I refused to open my eyes. “Eh God!!! What have I done?? It was just a small lie”..I thought. I didn’t know what was happening around me but I heard girls screaming my name “Esther, Esther wake up”. I couldn’t. I didnt want to. I thought I was dead, so I didn’t. Was I really dead?? Or really an Abiku? The screaming continued. And the hands were the hands of the peole who were trying to wake me up.
Some hands were really strong. Okay!! I now realized I was hearing people scream, that means I’m not dead. So, I opened my eyes and I saw Mausi heave a sigh “she’s alive everybody” And for the first time, that made sense to me.
Sometime in 2012.
As I walked to my room this afternoon, Fatima stopped me and said “idiot!!! This girl that made me sleep with bible”( Fatima is a devoted Muslim). I looked at her and said at least “unlike a lot of people, you slept on your bed”. I laughed so hard as I walked away. I had really told a story that was “built to last”

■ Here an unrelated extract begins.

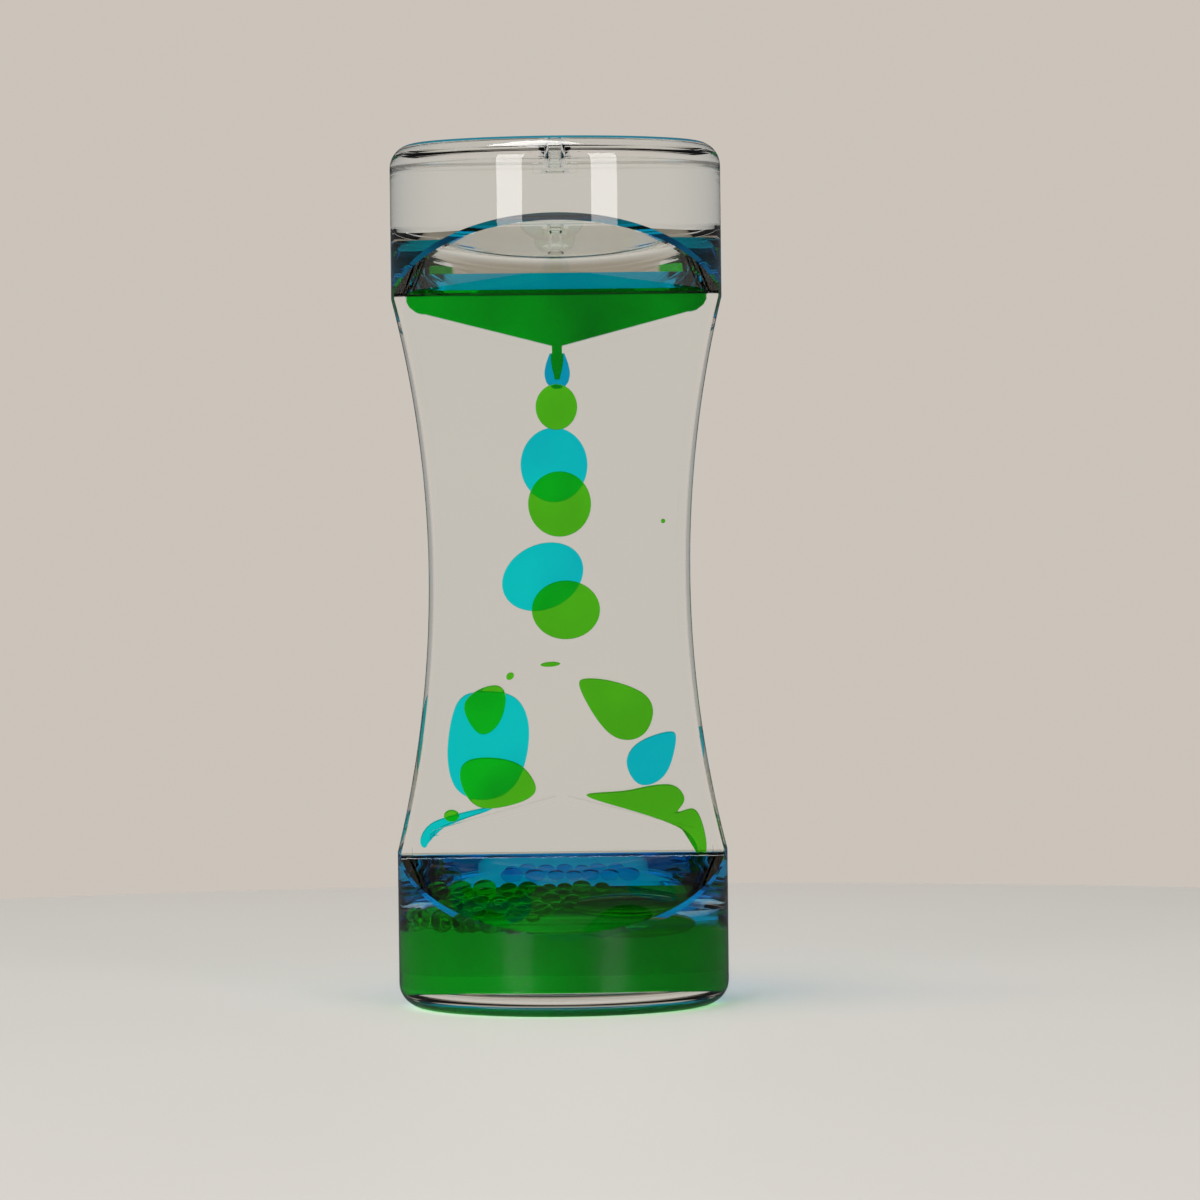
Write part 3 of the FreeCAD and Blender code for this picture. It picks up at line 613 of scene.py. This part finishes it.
# bubbles that haven't merged yet, heaped in rows on the lower pools, and one into which some have run together
heaps = {
    "greenBubbleHeap": dict(
        node="green_bubble_heap", side=-1, level=pool["greenLower"],
        low=-22.0, high=8.0, rows=6, small=1.1, large=2.0, seed=5,
        merged=dict(across=10.5, depth=12.5, halfWidth=9.5, halfDepth=5.0, halfHeight=2.1, lift=0.3),
    ),
    "blueBubbleHeap": dict(
        node="blue_bubble_heap", side=1, level=pool["blueLower"],
        low=-9.0, high=12.0, rows=2, small=1.2, large=1.9, seed=8,
    ),
}
heaping = dict(wallGap=0.6, plateGap=0.5, start=2.0, shorter=2.2, scatter=0.3, lift=0.6, gap=0.15, rowStep=1.75)


def bubbleHeap(name, sizes, material):
    chance = random.Random(sizes["seed"])
    reach = vessel["endRadius"] - vessel["sideWall"] - heaping["wallGap"]
    bm = bmesh.new()
    behind = divider["rebateHalf"] + heaping["plateGap"] + sizes["large"]
    for row in range(sizes["rows"]):
        across = sizes["low"] + chance.uniform(0, heaping["start"])
        while across < sizes["high"] - row * heaping["shorter"]:
            radius = chance.uniform(sizes["small"], sizes["large"])
            depth = behind + chance.uniform(-heaping["scatter"], heaping["scatter"])
            if math.hypot(across, depth) + radius < reach:
                height = sizes["level"] + radius * heaping["lift"]
                place = Matrix.Translation(Vector((across, sizes["side"] * depth, height)) * mm)
                bmesh.ops.create_icosphere(bm, subdivisions=3, radius=radius * mm, matrix=place)
            across += 2 * radius + heaping["gap"]
        behind += sizes["large"] * heaping["rowStep"]
    flat = sizes.get("merged")
    if flat:
        spread = Matrix.Diagonal((flat["halfWidth"], flat["halfDepth"], flat["halfHeight"], 1))
        height = sizes["level"] + flat["lift"]
        centre = Vector((flat["across"], sizes["side"] * flat["depth"], height)) * mm
        bmesh.ops.create_icosphere(bm, subdivisions=5, radius=mm, matrix=Matrix.Translation(centre) @ spread)
    for face in bm.faces:
        face.smooth = True
    return newObject(name, bm, [material])


for name, sizes in heaps.items():
    green = sizes["side"] < 0
    heap = bubbleHeap(name, sizes, greenBubble if green else blueBubble)
    stand(heap, "vessel", "green_liquid" if green else "blue_liquid", sizes["node"])
print("streams and bubbles made")


# studio: a pale floor, a pale world, two tall soft windows in front and a soft light above
studio = dict(
    floorRadius=0.29, floorTones=((0.66, 0.645, 0.62), (0.70, 0.685, 0.66)), aim=(0, 0, 0.07),
    pale=(0.60, 0.55, 0.495), sideTone=(0.50, 0.48, 0.45), skyTone=(0.30, 0.25, 0.19),
    # the shelf tone is painted shade: the floor's darker colour where it is seen through the vessel
    overheadTone=(0.09, 0.085, 0.08), roomTone=(0.07, 0.07, 0.075), paintedShelfShade=(0.46, 0.42, 0.37),
    sideRange=(0.45, 0.95), skyRange=(0.15, 0.5), overheadRange=(0.74, 0.86),
)


def mixed(nodes, links, factor, *sources):
    # two colours or sockets, mixed by a socket
    mix = nodes.new("ShaderNodeMix")
    mix.data_type = "RGBA"
    links.new(factor, mix.inputs["Factor"])
    for socket, source in zip(("A", "B"), sources):
        if isinstance(source, tuple):
            mix.inputs[socket].default_value = (*source, 1)
        else:
            links.new(source, mix.inputs[socket])
    return mix.outputs["Result"]


def ramped(nodes, links, source, ends):
    # from 0 to 1 while the source goes from one end to the other
    ramp = nodes.new("ShaderNodeMapRange")
    ramp.inputs["From Min"].default_value, ramp.inputs["From Max"].default_value = ends
    links.new(source, ramp.inputs["Value"])
    return ramp.outputs[0]


def mirrorOnly(nodes, links):
    # light that went through glass counts as glossy too, and is taken off
    path = nodes.new("ShaderNodeLightPath")
    only = nodes.new("ShaderNodeMath")
    only.operation = "SUBTRACT"
    only.use_clamp = True
    links.new(path.outputs["Is Glossy Ray"], only.inputs[0])
    links.new(path.outputs["Is Transmission Ray"], only.inputs[1])
    return only.outputs[0]


def paleFloor():
    bm = bmesh.new()
    bmesh.ops.create_circle(bm, cap_ends=True, segments=256, radius=studio["floorRadius"])
    floor = newObject("paleFloor", bm)
    material = bpy.data.materials.new("paleFloor")
    material.use_nodes = True
    nodes, links = material.node_tree.nodes, material.node_tree.links
    surface = nodes["Principled BSDF"]
    surface.inputs["Roughness"].default_value = 0.55
    place = nodes.new("ShaderNodeTexCoord")
    grain = nodes.new("ShaderNodeTexNoise")
    grain.inputs["Scale"].default_value = 6
    tone = nodes.new("ShaderNodeValToRGB")
    for stop, color in zip(tone.color_ramp.elements, studio["floorTones"]):
        stop.color = (*color, 1)
    links.new(place.outputs["Object"], grain.inputs["Vector"])
    links.new(grain.outputs["Fac"], tone.inputs["Fac"])
    # painted shade: seen through the vessel the floor is painted in a darker shelf tone, and in the vessel's
    # mirrors it is painted dark as the room, a painted reflection
    path = nodes.new("ShaderNodeLightPath")
    through = mixed(nodes, links, mirrorOnly(nodes, links), studio["paintedShelfShade"], studio["roomTone"])
    seen = mixed(nodes, links, path.outputs["Is Glossy Ray"], tone.outputs["Color"], through)
    links.new(seen, surface.inputs["Base Color"])
    floor.data.materials.append(material)


def paleWorld():
    # plain for the camera; for all else dimmer at the sides, above and overhead, and dimmest in mirrors
    world = bpy.data.worlds.new("paleWorld")
    world.use_nodes = True
    nodes, links = world.node_tree.nodes, world.node_tree.links
    background = nodes["Background"]
    place = nodes.new("ShaderNodeTexCoord")
    split = nodes.new("ShaderNodeSeparateXYZ")
    wide = nodes.new("ShaderNodeMath")
    wide.operation = "ABSOLUTE"
    path = nodes.new("ShaderNodeLightPath")
    links.new(place.outputs["Generated"], split.inputs[0])
    links.new(split.outputs["X"], wide.inputs[0])
    sides = ramped(nodes, links, wide.outputs[0], studio["sideRange"])
    lift = ramped(nodes, links, split.outputs["Z"], studio["skyRange"])
    above = ramped(nodes, links, split.outputs["Z"], studio["overheadRange"])
    flank = mixed(nodes, links, sides, studio["pale"], studio["sideTone"])
    overhead = mixed(nodes, links, above, studio["skyTone"], studio["overheadTone"])
    room = mixed(nodes, links, lift, flank, overhead)
    mirrored = mixed(nodes, links, mirrorOnly(nodes, links), room, studio["roomTone"])
    seen = mixed(nodes, links, path.outputs["Is Camera Ray"], mirrored, studio["pale"])
    links.new(seen, background.inputs["Color"])
    bpy.context.scene.world = world


def softWindow(name, place, width, height, power):
    # a lamp that is mirrored in the vessel but isn't seen through it
    light = bpy.data.lights.new(name, "AREA")
    light.shape = "RECTANGLE"
    light.size, light.size_y = width, height
    light.energy = power
    lamp = bpy.data.objects.new(name, light)
    lamp.location = place
    aim = Vector(studio["aim"]) - Vector(place)
    lamp.rotation_euler = aim.to_track_quat("-Z", "Y").to_euler()
    lamp.visible_transmission = False
    bpy.context.scene.collection.objects.link(lamp)


paleFloor()
paleWorld()
softWindow("windowLeft", (-0.80, -1.30, 0.42), 0.50, 0.90, 9)
softWindow("windowRight", (0.86, -1.28, 0.45), 0.52, 0.90, 9)
softWindow("ceilingLight", (-0.22, -0.15, 1.6), 0.8, 0.8, 18)

# camera, fitted to the photograph
view = dict(place=(0, -1.0, 0.089), target=(0.0067, 0, 0.0674), lens=180.0, sensor=36.0, roll=0.65)
lens = bpy.data.cameras.new("photoCamera")
lens.lens = view["lens"]
lens.sensor_width = view["sensor"]
camera = bpy.data.objects.new("photoCamera", lens)
aim = (Vector(view["target"]) - Vector(view["place"])).to_track_quat("-Z", "Y").to_matrix().to_4x4()
roll = Matrix.Rotation(-math.radians(view["roll"]), 4, "Z")
camera.matrix_world = Matrix.Translation(view["place"]) @ aim @ roll
bpy.context.scene.collection.objects.link(camera)
bpy.context.scene.camera = camera
bpy.context.scene.view_settings.view_transform = "Standard"
bpy.context.scene.cycles.max_bounces = 40
bpy.context.scene.cycles.transmission_bounces = 40
bpy.context.scene.cycles.transparent_max_bounces = 24
print("studio and camera set")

1. GET THIS FACT STRAIGHT…I AM, WAS NOT, NEVER EVER WILL BE AN ABIKU!!!!
2.The church ought to be a place where we find comfort and peace. Not a place for preying on people who do not have the gifts you have.
3. I think we should teach our young ones the truth, fill their hearts with teachings that will reform their minds, make them better. These witchcraft stories and wicked neighbors sermons will take us nowhere. We will just have more children making up stories to scare their friends and people who truly care about them. That’s one of Nigeria’s problem…the existence of bad..very bad foundation.
I once taught in a school where a 14 years, Jss3 boy met a ‘babalawo'(fetish specialist)to make incisions on him that will make him immune to cuts and gunshots incase he got into street fights and school troubles. He was just 14..and he went a step from my ‘little lie’
4. A lie just like every word is ‘untakeable’..you cant take back a lie. I appeal to us all to try to avoid lying…just like we have no small words, we have no small lie. A lie is a lie and it will end up hurting the ones we
offer somethingthem lie to.
5.Every word heard must be carefully analyzed..don’t just swallow every story you hear..except the person is extremely good. Loo!!!